Duh, Raja Pop? Dulu, secara latah saya mengenalkan diri sebagai Ahmad Jackson ketika ditanya Pak Akib di acara Pramuka. Lagu-lagunya dikenal oleh remaja yang sekolah ke kota. Black or White menguncang selera musik warga, tanpa saya tahu makna terdalam dari nyanyian ini. 

Kini, Dua kata ini bisa ditukar dgn lema apa saja untuk menegaskan identitas usah menutup hakikat bahwa kita adalah manusia yang sama dan setara. Budayalah yang menciptakan tanda, apakah kelas, keyakinan, dan kedudukan. Dalam sunyi, jati diri hadir.

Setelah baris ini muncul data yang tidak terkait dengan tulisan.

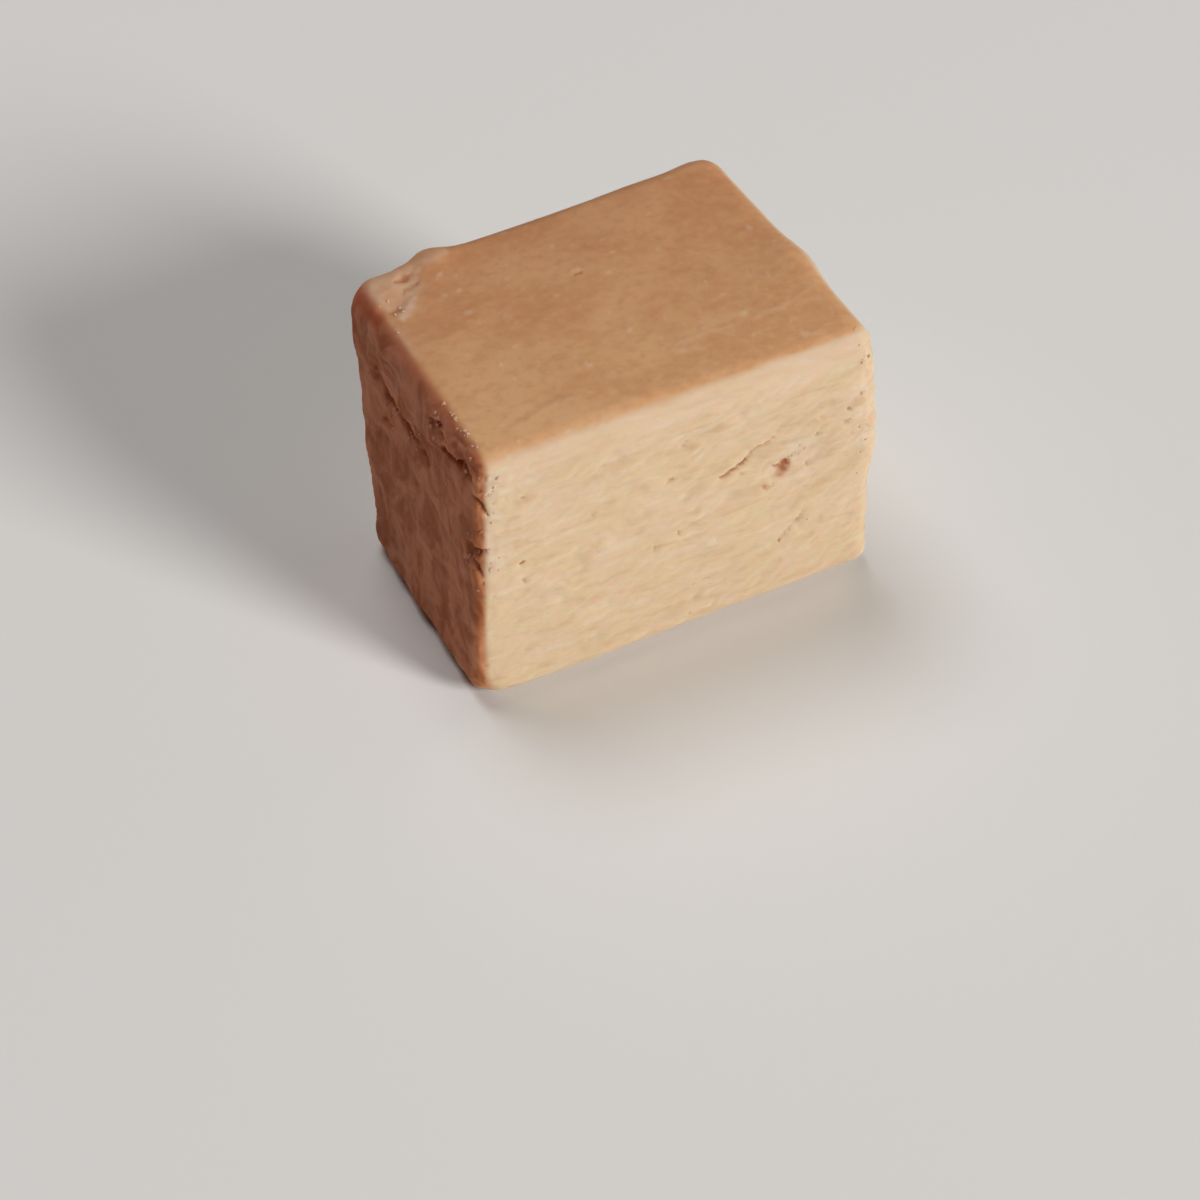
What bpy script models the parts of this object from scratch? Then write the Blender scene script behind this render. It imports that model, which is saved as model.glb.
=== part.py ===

Dalam kerumunan, setiap orang bersolek. Aneh, ia perlu pengesahan dari liyan. Padahal, apa pun yang kita lakukan acuannya adalah rasa nyaman. Menyiksa diri agar tampil sesuai keinginan khalayak adalah celaru. Pelik, kita sering menggelorakan kesejajaran seraya menyebut pesan simbolik ihram haji, tetapi pulang kita merayakan kebedaan.

Pondok

Dulu, kami memasak nasi di dapur umum, mandi di tempat pemandian umum, dan berjemaah di masjid setiap waktu salat. Di tengah malam, kami ban...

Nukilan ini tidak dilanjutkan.